The actor James Gandolfini, who played mafia boss Tony Soprano on the hit TV series The Sopranos, has died of a suspected heart attack in Italy. He was 51.
According to TMZ website, New Jersey-born Gandolfini went to Italy to attend a film festival in Sicily.
He won three Emmy awards for his role as Tony Soprano, a mafia boss juggling his criminal career and family life.
"It is with immense sorrow that we report our client James Gandolfini passed away today while on holiday in Rome, Italy," said his managers, Mark Armstrong and Nancy Sanders, in a statement on Wednesday night.
"Our hearts are shattered and we will miss him deeply."
HBO also said the star of The Sopranos, which ran for six series on the cable channel from 1999-2007, would be "deeply missed".
He was a special man, a great talent, but more importantly a gentle and loving person who treated everyone no matter their title or position with equal respect," said its statement.
"He touched so many of us over the years with his humour, his warmth and his humility."
Gandolfini was born in 1961 in Westwood, New Jersey, to a school dinner lady and a bricklayer-turned-school caretaker, both of Italian background.
He graduated with a degree in communications from New Jersey's Rutgers University.
Then he moved to New York, finding work as a bartender and a club manager.
Gandolfini's acting career took off in 1992 when he landed a part in a Broadway production of A Streetcar Named Desire.
His breakthrough role came a year later playing a mobster in the movie True Romance.
Gandolfini's more recent film credits included In The Loop, Zero Dark Thirty and Killing Them Softly.
He was nominated for a Tony theatre award in 2009 for his role in the Broadway hit God of Carnage.
Gandolfini is survived by his second wife, Deborah Lin, a former model from Hawaii, whom he married in 2008, and their daughter, Liliana, born last year.
He also leaves a teenage son, Michael, from his first marriage to Marcy Wudarski, his former personal assistant. They wed in 1999 and split three years later.
Sopranos creator David Chase said Gandolfini was a "genius".
"He is one of the greatest actors of this or any time," he said. "A great deal of that genius resided in those sad eyes."
Joe Gannascoli, who played Vito Spatafore on The Sopranos, spoke of his grief at the news.
Lorraine Bracco, who played Tony Soprano's psychiatrist, Dr Jennifer Melfi, in the TV drama, said: "We lost a giant today.
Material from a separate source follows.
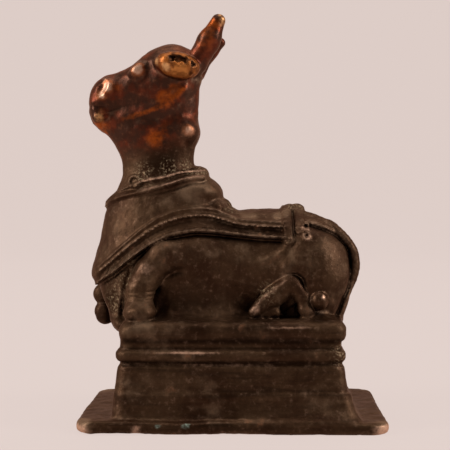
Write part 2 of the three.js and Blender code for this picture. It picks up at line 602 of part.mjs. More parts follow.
function castingMesh() {
  const reach = Math.max(FOOT_LENGTH / 2, FIGURE_HEIGHT / 2) + 3 * CELL;
  const halfWidth = Math.max(FOOT_WIDTH / 2, FIGURE_HEIGHT / 4) + 3 * CELL;
  const box = new THREE.Box3(
    new THREE.Vector3(-reach, -halfWidth, -CELL / 2),
    new THREE.Vector3(reach, halfWidth, PLINTH_HEIGHT + 1.02 * FIGURE_HEIGHT),
  );
  const rough = surfaceOf(casting, box, CELL);
  rough.points = settle(rough.points, casting, CELL / 4).map(([x, y, z]) => [x, y, z < CELL / 10 ? 0 : z]);
  const { points, triangles } = simplified(rough, MOST_TRIANGLES);
  const geometry = new THREE.BufferGeometry();
  geometry.setAttribute("position", new THREE.Float32BufferAttribute(points.flat(), 3));
  geometry.setIndex(triangles.flat());
  const bronze = new THREE.MeshStandardMaterial({ color: 0x3a2a20, roughness: 0.5, metalness: 0.85 });
  const mesh = new THREE.Mesh(geometry, bronze);
  mesh.name = "nandi_bull_on_plinth";
  return mesh;
}

const nandi = new THREE.Group();
nandi.add(castingMesh());

export default nandi;
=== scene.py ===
"""A small cast bronze bull lying on a stepped plinth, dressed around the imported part.

The scene is in metres, in the part's own frame: +Z up, the bull facing -X, the origin under the middle of the
plinth. The casting is drawn in the part's millimetres, and the bull on it in shares of its own height.
"""

import math

import bpy
import numpy as np
import openvdb
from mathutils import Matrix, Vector


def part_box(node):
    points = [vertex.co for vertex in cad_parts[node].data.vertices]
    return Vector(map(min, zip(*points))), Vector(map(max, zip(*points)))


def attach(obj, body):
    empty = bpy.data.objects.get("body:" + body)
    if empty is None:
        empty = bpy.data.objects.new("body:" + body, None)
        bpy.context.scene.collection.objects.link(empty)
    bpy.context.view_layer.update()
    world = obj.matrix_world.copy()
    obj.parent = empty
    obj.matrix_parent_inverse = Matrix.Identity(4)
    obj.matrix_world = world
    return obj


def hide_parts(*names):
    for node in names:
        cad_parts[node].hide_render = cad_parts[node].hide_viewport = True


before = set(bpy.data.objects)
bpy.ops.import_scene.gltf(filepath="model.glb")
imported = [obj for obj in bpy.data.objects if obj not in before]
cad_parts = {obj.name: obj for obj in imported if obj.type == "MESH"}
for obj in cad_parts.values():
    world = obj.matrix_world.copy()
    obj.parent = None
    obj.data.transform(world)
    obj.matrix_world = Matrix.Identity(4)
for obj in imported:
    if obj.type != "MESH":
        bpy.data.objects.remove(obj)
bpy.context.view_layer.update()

NODE = "nandi_bull_on_plinth"
BOX_LOW, BOX_HIGH = (np.array(corner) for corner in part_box(NODE))
TURN = 2 * math.pi

# The whole height, and the plinth's courses from the ground up, in millimetres at the part's own size.
DRAWN_HEIGHT = 95.6
FOOT_THICKNESS = 2.8
SKIRT_HEIGHT = 5.8
LEFT_SKIRT_SPREAD = 0.5
RIGHT_SKIRT_SPREAD = 2.2
SKIRT_LEDGE = 0.45  # how far the skirt's foot stays inside the foot plate's long sides
SKIRT_STEP = 0.45
DIE_HEIGHT = 6.3
DIE_SPREAD = 0.9
LOWER_GROOVE_HEIGHT = 0.6
BEAD_HEIGHT = 2.9
BEAD_PROJECTION = 0.4
UPPER_GROOVE_HEIGHT = 1.8
SLAB_HEIGHT = 4.1
GROOVE_DEPTH = 1.2
CAVETTO_DEPTH = 0.5
TOP_LENGTH = 51.0
TOP_WIDTH = 38.0
PLINTH_CORNER_RADIUS = 3.0
FOOT_CORNER_RADIUS = 4.5
COURSE_SHIFT = 0.45  # how far the die and the bead sit off the middle, towards the head
EDGE_ROUNDNESS = 0.42  # the radius of a course's edge, as a share of its height
SKIRT_EDGE = 0.7
DIE_EDGE = 0.8
CAVETTO_EDGE = 0.6
LOWER_FILLET = 0.8
UPPER_FILLET = 0.5
SKIRT_TOP = FOOT_THICKNESS + SKIRT_HEIGHT
DIE_TOP = SKIRT_TOP + DIE_HEIGHT
BEAD_LOW = DIE_TOP + LOWER_GROOVE_HEIGHT
BEAD_TOP = BEAD_LOW + BEAD_HEIGHT
SLAB_LOW = BEAD_TOP + UPPER_GROOVE_HEIGHT
PLINTH_HEIGHT = SLAB_LOW + SLAB_HEIGHT
DRAWN_MM = (BOX_HIGH[2] - BOX_LOW[2]) / DRAWN_HEIGHT
FOOT_LENGTH, FOOT_WIDTH = (BOX_HIGH - BOX_LOW)[:2] / DRAWN_MM

# The bull's shares are measured from the middle of the plinth's top.
HORN_TIP = 99
SHARE = (DRAWN_HEIGHT - PLINTH_HEIGHT) / HORN_TIP

# The grid that the mesh is taken from.
CELL = 0.3
BLOCK = 4  # cells along each side of a block of the coarse first look
NEARBY = 1.8  # how many blocks from the surface the grid is filled finely
MOST_TRIANGLES = 196_000


def smoothstep(low, high, value):
    t = np.clip((value - low) / (high - low), 0, 1)
    return t * t * (3 - 2 * t)


def fade(low, high, value):
    """One up to the low end, then falling smoothly to nothing at the high end."""
    return 1 - smoothstep(low, high, value)


def mix(a, b, t):
    return a + (b - a) * t


# Distances


def blend(radius, *distances):
    """Joins distances with a fillet of about that radius."""
    joined = distances[0]
    for other in distances[1:]:
        near = np.maximum(radius - np.abs(joined - other), 0)
        joined = np.minimum(joined, other) - near * near / (4 * radius)
    return joined


def hollow(radius, solid, cut):
    """Takes a hollow out of a solid and rounds its rim."""
    return -blend(radius, -solid, cut)


def ellipsoid(u, v, w, ru, rv, rw):
    reach = np.sqrt((u / ru) ** 2 + (v / rv) ** 2 + (w / rw) ** 2)
    slope = np.sqrt((u / ru**2) ** 2 + (v / rv**2) ** 2 + (w / rw**2) ** 2)
    return reach * (reach - 1) / np.maximum(slope, 1e-6)


def ball(centre, radii, tilt=0):
    """An ellipsoid, turned in the side view by degrees."""
    c, s = math.cos(math.radians(tilt)), math.sin(math.radians(tilt))

    def distance(x, y, z):
        u = (x - centre[0]) * c + (z - centre[2]) * s
        w = (z - centre[2]) * c - (x - centre[0]) * s
        return ellipsoid(u, y - centre[1], w, *radii)

    return distance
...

I am utterly heartbroken."
Jeff Daniels, who starred with Gandolfini in God of Carnage, said: "If Broadway has a version of a guy you want in your foxhole, Jim Gandolfini was mine."
In a December 2012 interview with the Associated Press news agency, Gandolfini said he had become an actor to overcome his anger.
"I don't know what exactly I was angry about," he said.
"I try to avoid certain things and certain kinds of violence at this point," he added. "I'm getting older, too. I don't want to be beating people up as much."